Last of all, the most curious feature of the treaty was its failure to provide the machinery for its enforcement. The Germans had been able during more than four years to withstand their enemies. And it is certain that the Entente powers could not have dictated a victors’ treaty without the coöperation of the United States. Germany signed the treaty because she was forced to do so. And, as it was a one-sided and humiliating treaty, giving the Germans no hope whatsoever for the future as an encouragement to fulfil its terms, the victors ought to have realized the necessity of providing, jointly, for the permanent maintenance of a huge standing army to keep the Germans in submission. A document of the nature of the Treaty of Versailles was worthless unless coercion, permanent coercion, was provided for. As events have proved, the assumption of the Paris peacemakers, i. e., that they would stick together, was wrong. What other result could be expected, then, from the Treaty of Versailles than that the Germans would obey the treaty only in so far as force was employed? The spirit of the treaty is not peace but war. The Germans were to be considered permanently as enemies. They were not to be allowed to become friends.
When you have an enemy, you do not have peace.

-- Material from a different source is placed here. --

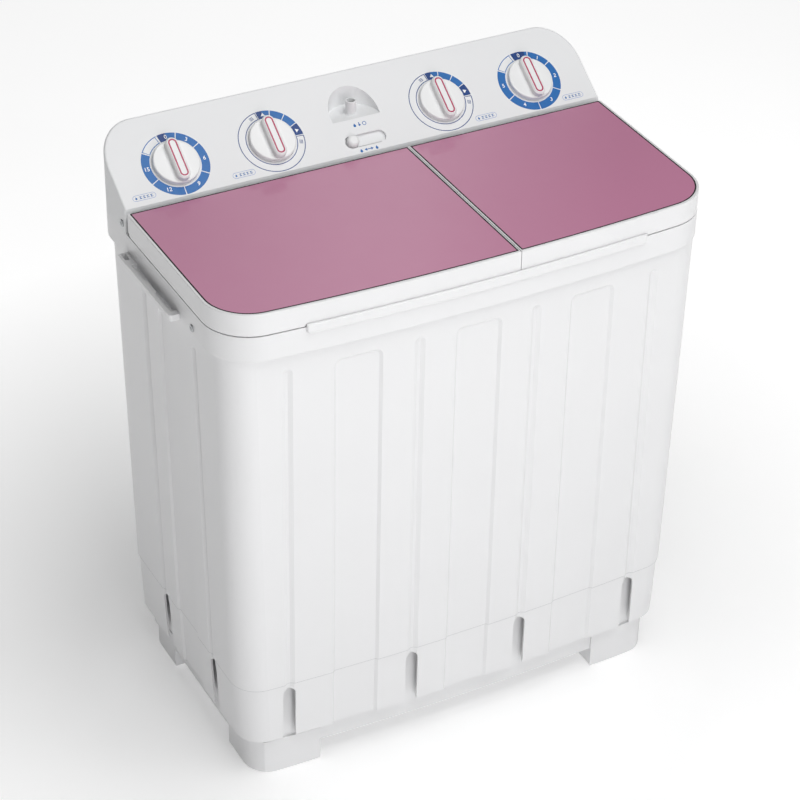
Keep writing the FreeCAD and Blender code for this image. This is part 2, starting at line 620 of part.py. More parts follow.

When you cannot count upon remaining friends with one another, and you are confronted with an unknown factor like Russia, you read over again the Treaty of Versailles and say to yourself: “If I ever believed that any good could come of it, I must have been of unbalanced judgment, owing to the passions of the moment. Certainly those who made the treaty were!”
CHAPTER V
THE FAILURE OF THE TREATY OF VERSAILLES TO WIN POPULAR APPROVAL
From the moment of its signature, the Treaty of Versailles had “a bad press” throughout the world. Ratification by the parliaments of most of the contracting nations seemed assured, but in no country did those who favored ratification support their case by any other argument than that of expediency. It was an inadequate treaty, disappointing along practical as well as idealistic lines, its supporters admitted; but what else was there to do than to make it, imperfect as it was, the foundation of peace? After all, the compromises among the Entente Powers left them with substantial gains; and Belgium and Poland were decidedly the winners. The weak features of the treaty could be remedied in later conferences. And yet, despite the reasonableness of this argument, to all nations that participated in the conference except Great Britain and China it was a problem, what attitude they should adopt toward the Treaty of Versailles.
China solved the problem by not accepting the treaty at all. Her delegates refused to sign the document that put millions of their fellow-citizens of the sacred and historic province of Shantung into the hands of Japan. At the command of the President of the United States, the American Minister to China had formally invited the Chinese to participate in the World War for the triumph of certain definite principles which had been clearly set forth in detail by the President, who said he spoke on behalf of the American people. Believing in President Wilson’s good faith, the Chinese came into the war. When they discovered that in the councils of the Big Four their confidence had been betrayed, they would have nothing to do with the Treaty of Versailles. In his spectacular trip west to defend the treaty, when it was before the Senate, President Wilson tried to explain away the Shantung arrangements. But he could not do it to the satisfaction of China.
The British Parliament ratified the treaty without debate. Naturally. For, like the Treaty of Vienna a hundred years earlier, it added greatly to Great Britain’s already overwhelming world power. The continental powers were weak and disrupted, incapable of threatening in the near future “the peace of the world” as Downing Street understands that term; that is, of contesting with the mistress of the seas extra-European markets and intercontinental carrying-trade. German naval power was destroyed. German colonial and commercial ambitions had received a serious setback. Russia was no longer a menace to British supremacy in Asia. The Treaty of Versailles established new safeguards to India by recognizing the British protectorate over Egypt, by ignoring the plea of Persia to be a signatory or at least a beneficiary of the treaty, by making no provision for the future of Asiatic and Transcaucasian Russia, and by giving international sanction to British secret treaties, no matter what unknown provisions those treaties might contain. It made Great Britain the dominant power in Africa. It accepted the right of the British cabinet to speak, and sign, for the 300,000,000 inhabitants of India. Above all, it provided that the United States should underwrite the aggrandized British Empire, with a self-governing population of only 60,000,000, by entering a League of Nations in which the British were to have six votes and the United States, with its self-governing population of 100,000,000, one vote. It was not until later that British public opinion began to realize the danger of a weak Germany in Europe—the danger to prosperity, through disorganization of trade, and the danger to security, through the looming up of another would-be dominant power in Europe.
The Treaty of Versailles was subject to long and penetrating criticism in the French Senate and Chamber of Deputies. Clear-headed and far-sighted men did not cease to protest against the treaty on the same ground as American senators: (1) fear that national interests had been sacrificed to questionable international advantages; (2) uncertainty as to the adequacy of the means of enforcing the provisions in the treaty; (3) dissatisfaction with the League of Nations Covenant as it stood in the treaty; (4) doubt as to the wisdom of having incorporated in one document the solution of two different questions, imposing peace upon Germany and setting up the machinery of a new world order.